I can have a writerly conversation about a work in progress regardless of whether that work ends up published or not. I can’t really have a writerly conversation about the fact that I’ve been spending all of my free time crocheting and watching Netflix. (I can have a conversation with writers about that, absolutely, but those conversations aren’t generally writerly, at least not in my experience.)


There’s a part of me that worries that it’s so much harder to make time for writing now than it was in high school because I’m happier now. Happier is a good thing! I don’t mean to suggest otherwise. But it means that I have to make the time, that reading and writing are no longer my default activities, because now I have Netflix, and now I have friends nearby and a car to get to them, and now I have too little free time instead of too much.

I’m still working out what to do about that.

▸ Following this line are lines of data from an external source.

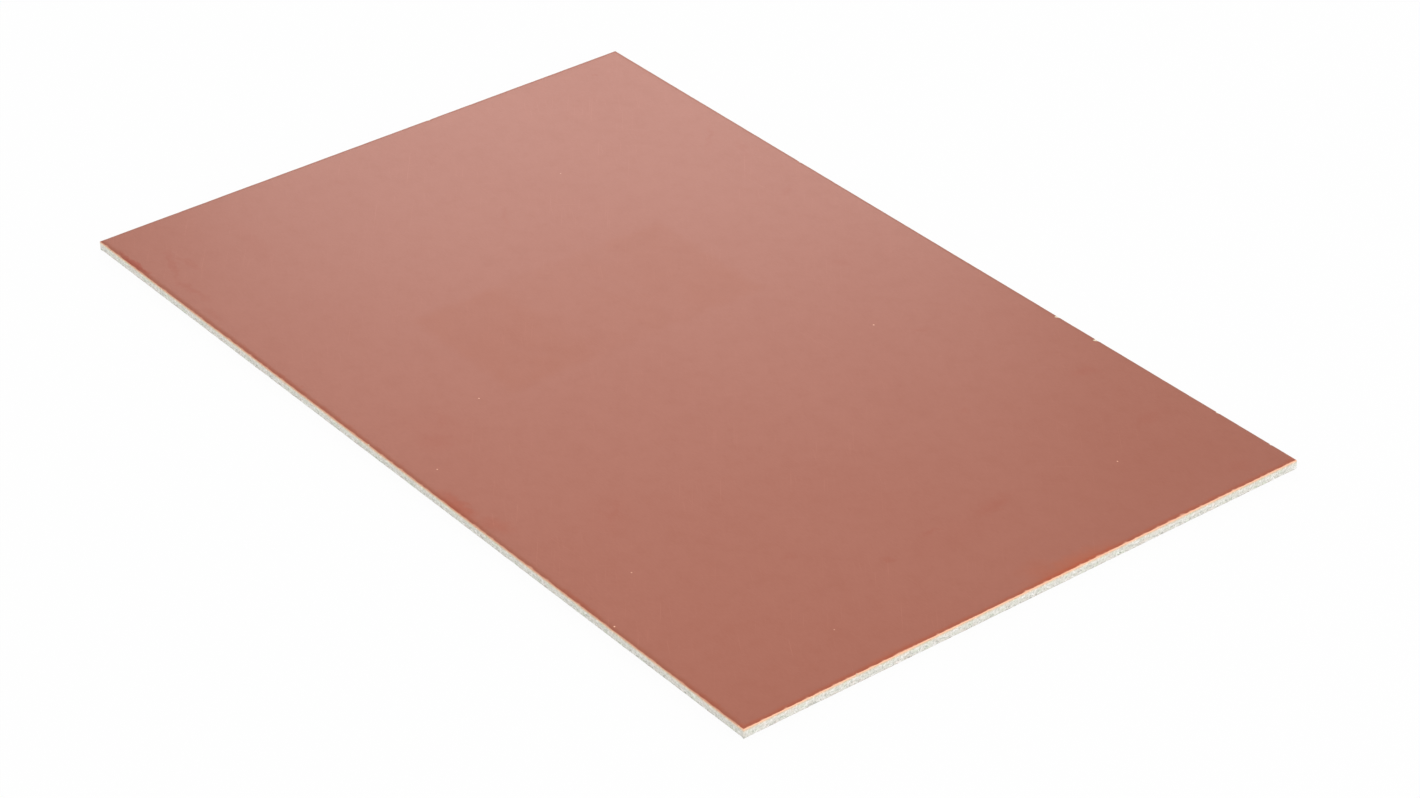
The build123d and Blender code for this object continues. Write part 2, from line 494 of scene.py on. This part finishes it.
class Shader:
    """Builds one material. Every method adds nodes and returns its output socket."""

    def __init__(self, name):
        self.material = bpy.data.materials.new(name)
        self.material.use_nodes = True
        self.tree = self.material.node_tree
        self.principled = self.tree.nodes["Principled BSDF"]
        coordinates = self.tree.nodes.new("ShaderNodeTexCoord")
        scale = self.tree.nodes.new("ShaderNodeVectorMath")
        scale.operation = "SCALE"
        scale.inputs["Scale"].default_value = 1 / MM
        self.link(coordinates.outputs["Object"], scale.inputs[0])
        self.place = scale.outputs["Vector"]
        split = self.tree.nodes.new("ShaderNodeSeparateXYZ")
        self.link(self.place, split.inputs[0])
        self.x, self.y, self.z = split.outputs

    def link(self, source, target):
        """Joins a socket, or sets the target to a plain number or colour."""
        if isinstance(source, bpy.types.NodeSocket):
            self.tree.links.new(source, target)
        else:
            target.default_value = source

    def set(self, **plain):
        """Sets the shader's own sockets to values that are the same all over."""
        for name, value in plain.items():
            self.principled.inputs[name.replace("_", " ")].default_value = value

    def drive(self, **sources):
        """Links sockets of the shader to values that change over the surface."""
        for name, source in sources.items():
            self.link(source, self.principled.inputs[name.replace("_", " ")])

    def math(self, operation, a, b=0.0, c=0.0):
        node = self.tree.nodes.new("ShaderNodeMath")
        node.operation = operation
        for source, socket in zip((a, b, c), node.inputs):
            self.link(source, socket)
        return node.outputs[0]

    def total(self, first, *others):
        """The sum of values."""
        for other in others:
            first = self.math("ADD", first, other)
        return first

    def times(self, first, *others):
        """The product of values."""
        for other in others:
            first = self.math("MULTIPLY", first, other)
        return first

    def mix(self, amount, a, b, how="MIX"):
        """Two colours, mixed or blended in another way as far as amount says."""
        node = self.tree.nodes.new("ShaderNodeMix")
        node.data_type = "RGBA"
        node.blend_type = how
        self.link(amount, node.inputs["Factor"])
        for source, socket in ((a, node.inputs[6]), (b, node.inputs[7])):
            is_socket = isinstance(source, bpy.types.NodeSocket)
            self.link(source if is_socket else (*source, 1.0), socket)
        return node.outputs[2]

    def tint(self, amount, colour, factors):
        """The colour, multiplied by the three factors as far as amount says."""
        return self.mix(amount, colour, factors, "MULTIPLY")

    def between(self, value, low, high, to_low=0.0, to_high=1.0):
        """Maps low..high smoothly to to_low..to_high, and holds the ends."""
        node = self.tree.nodes.new("ShaderNodeMapRange")
        node.interpolation_type = "SMOOTHSTEP"
        self.link(value, node.inputs["Value"])
        limits = {"From Min": low, "From Max": high, "To Min": to_low, "To Max": to_high}
        for name, number in limits.items():
            node.inputs[name].default_value = number
        return node.outputs["Result"]

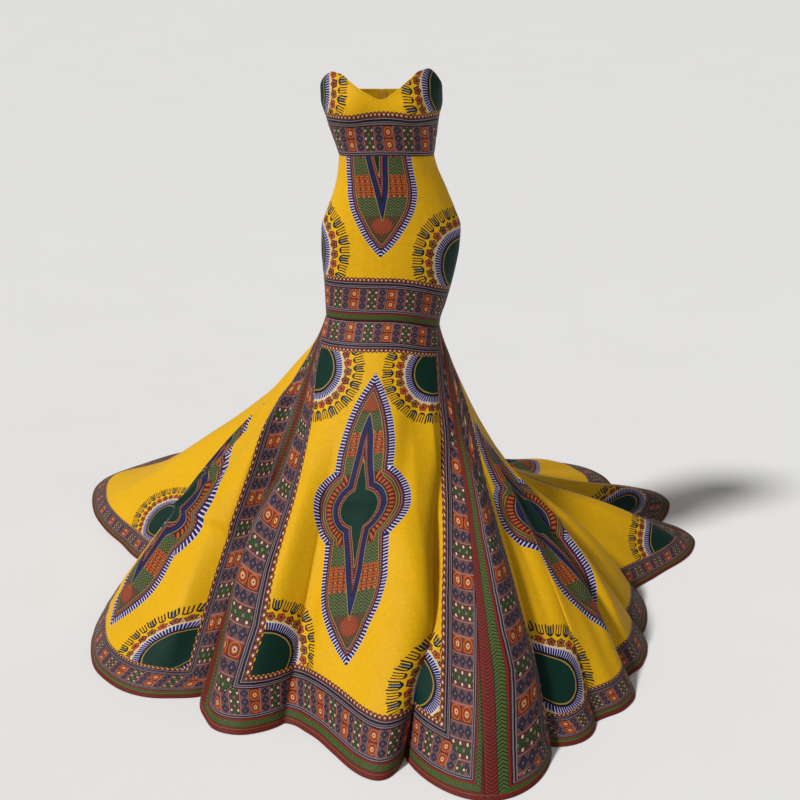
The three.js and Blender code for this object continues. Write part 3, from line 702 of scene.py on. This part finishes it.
def buildPrint():
    vectors = ["Place", "Cloth", "Sides", "Ends", "Medal", "Middle", "Core",
               "Hem sun A", "Hem sun B", "Top sun A", "Top sun B"]
    tree, into, out = newGroup(
        "borderedPrint",
        [(name, "Vector") for name in vectors] + [("Ground", "Color"), ("Sun size", "Float")],
        [("Color", "Color")],
    )
    socket = {item.name: item for item in into.outputs}

    wobble = addNoise(tree, socket["Place"], 45, output="Color")
    drift, swing = parts(tree, wobble.socket, wander)
    drift, swing = drift - wander[0] / 2, swing - wander[1] / 2
    x, up = parts(tree, socket["Cloth"])
    x, up = x + drift, up + swing
    left, right = parts(tree, socket["Sides"])
    low, top = parts(tree, socket["Ends"])
    depth, along = parts(tree, socket["Medal"])
    depth, along = depth + drift * 0.6, along + swing
    xm, q = parts(tree, socket["Middle"])
    coreDepth, down = parts(tree, socket["Core"])
    down = down + swing

    # medallion, from its outline inwards
    bars = ((along / medal["bar"]).fraction() < medal["barShare"]) & depth.between(0.2, 13)
    shade = ramp(depth, 0, 60, [
        (0, "lilac"), (12.8, "black"), (14.4, "maroon"), (23.2, "gold"), (25, "olive"),
    ])
    shade = paint(shade, bars, "navy")
    shade = paint(shade, dotted(along, depth - 18.8, medal["dots"], 1.9), "pink")
    far = choose(q > 0, q, q * -1.08)
    zigzag = abs((abs(xm) / medal["leafBand"]).fraction() - 0.5) * medal["leafBand"]  # herringbone
    slant = ((far + zigzag * 1.1) / medal["leafPitch"]).fraction()
    leafy = coats("leafDark", (slant < 0.42, "leaf"), (slant.between(0.42, 0.58), "gold"),
                  (slant.between(0.76, 0.9), "slate"))
    gridX = ((abs(xm) + 4) / medal["gridWide"]).fraction() - 0.5
    gridY = (far / medal["gridHigh"]).fraction() - 0.5
    petal = reach(gridX * medal["gridWide"], gridY * 19)
    grid = coats("brown", ((abs(gridX) < 0.42) & (abs(gridY) < 0.45), "orange"),
                 (petal.between(3.6, 5.4), "maroon"), (petal < 1.9, "gold"))
    turn = xm.math("ARCTAN2", q) / (2 * math.pi)
    teeth = (turn * medal["petals"]).fraction()
    petals = coats(
        "brown", (teeth.between(0.16, 0.84) & coreDepth.between(-19, -9), "red"),
        (teeth.between(0.3, 0.7) & coreDepth.between(-17, -6), "orange"),
        (coreDepth < -20.5, "gold"), (coreDepth < -22.3, "olive"),
    )
    flower = reach(abs(xm) * 0.9, far - medal["bloomAt"])
    bloom = coats(
        "olive", (flower < medal["bloom"], "rose"),
        ((flower < 20) & (((xm + far) / 7).fraction() < 0.45), "orange"),
        ((flower < 20) & (((xm - far) / 7).fraction() < 0.3), "maroon"),
        ((flower > medal["bloom"]) & ((depth / 7).fraction() < 0.3), "maroon"),
    )
    fill = coats(leafy, (far.between(146, 212), grid), (far > 268, bloom),
                 ((coreDepth > -27) & (far < 96), petals))
    shade = paint(shade, depth > medal["inside"], fill)
    coreShade = ramp(coreDepth, -3, 60, [
        (-3, "gold"), (-1, "navy"), (3, "blue"), (8, "black"), (10, "maroon"),
        (18.6, "gold"), (20, "green"),
    ])
    coreShade = paint(coreShade, dotted(far + abs(xm) * 0.6, coreDepth - 14.4, 6, 1.8), "pink")
    shade = paint(shade, (coreDepth > -2.4) & (depth > medal["inside"]), coreShade)
    result = paint(Field(tree, socket["Ground"]), depth > 0, shade)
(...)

I’ve added reading/writing to my Dailies on Habitica, because I’ve realized that I feel so much better if I’ve done at least some reading or writing every day. That helps somewhat. I’ve also just set myself a NaNoWriMo-adjacent challenge: since I have about 15k words of the novel-thing from last year, I’m going to try to get that up to 20k by the end of October and then 40k by the end of November. That still won’t be a whole novel, but it’ll be a big chunk of writing, and I think those goals are manageable enough that I can keep with them. (I chose 20k on the grounds that that’s 1k a day not including weekends or holidays, so I don’t have to feel guilty about spending time with friends/family.)

We’ll see how it goes. It’s hard to want to do a million things that all really work better if you can do them daily and know that that’s just not feasible, that I have to pick and choose or rotate them or something. But I think this one is important, and I need to treat it like it’s important, and rotate the others.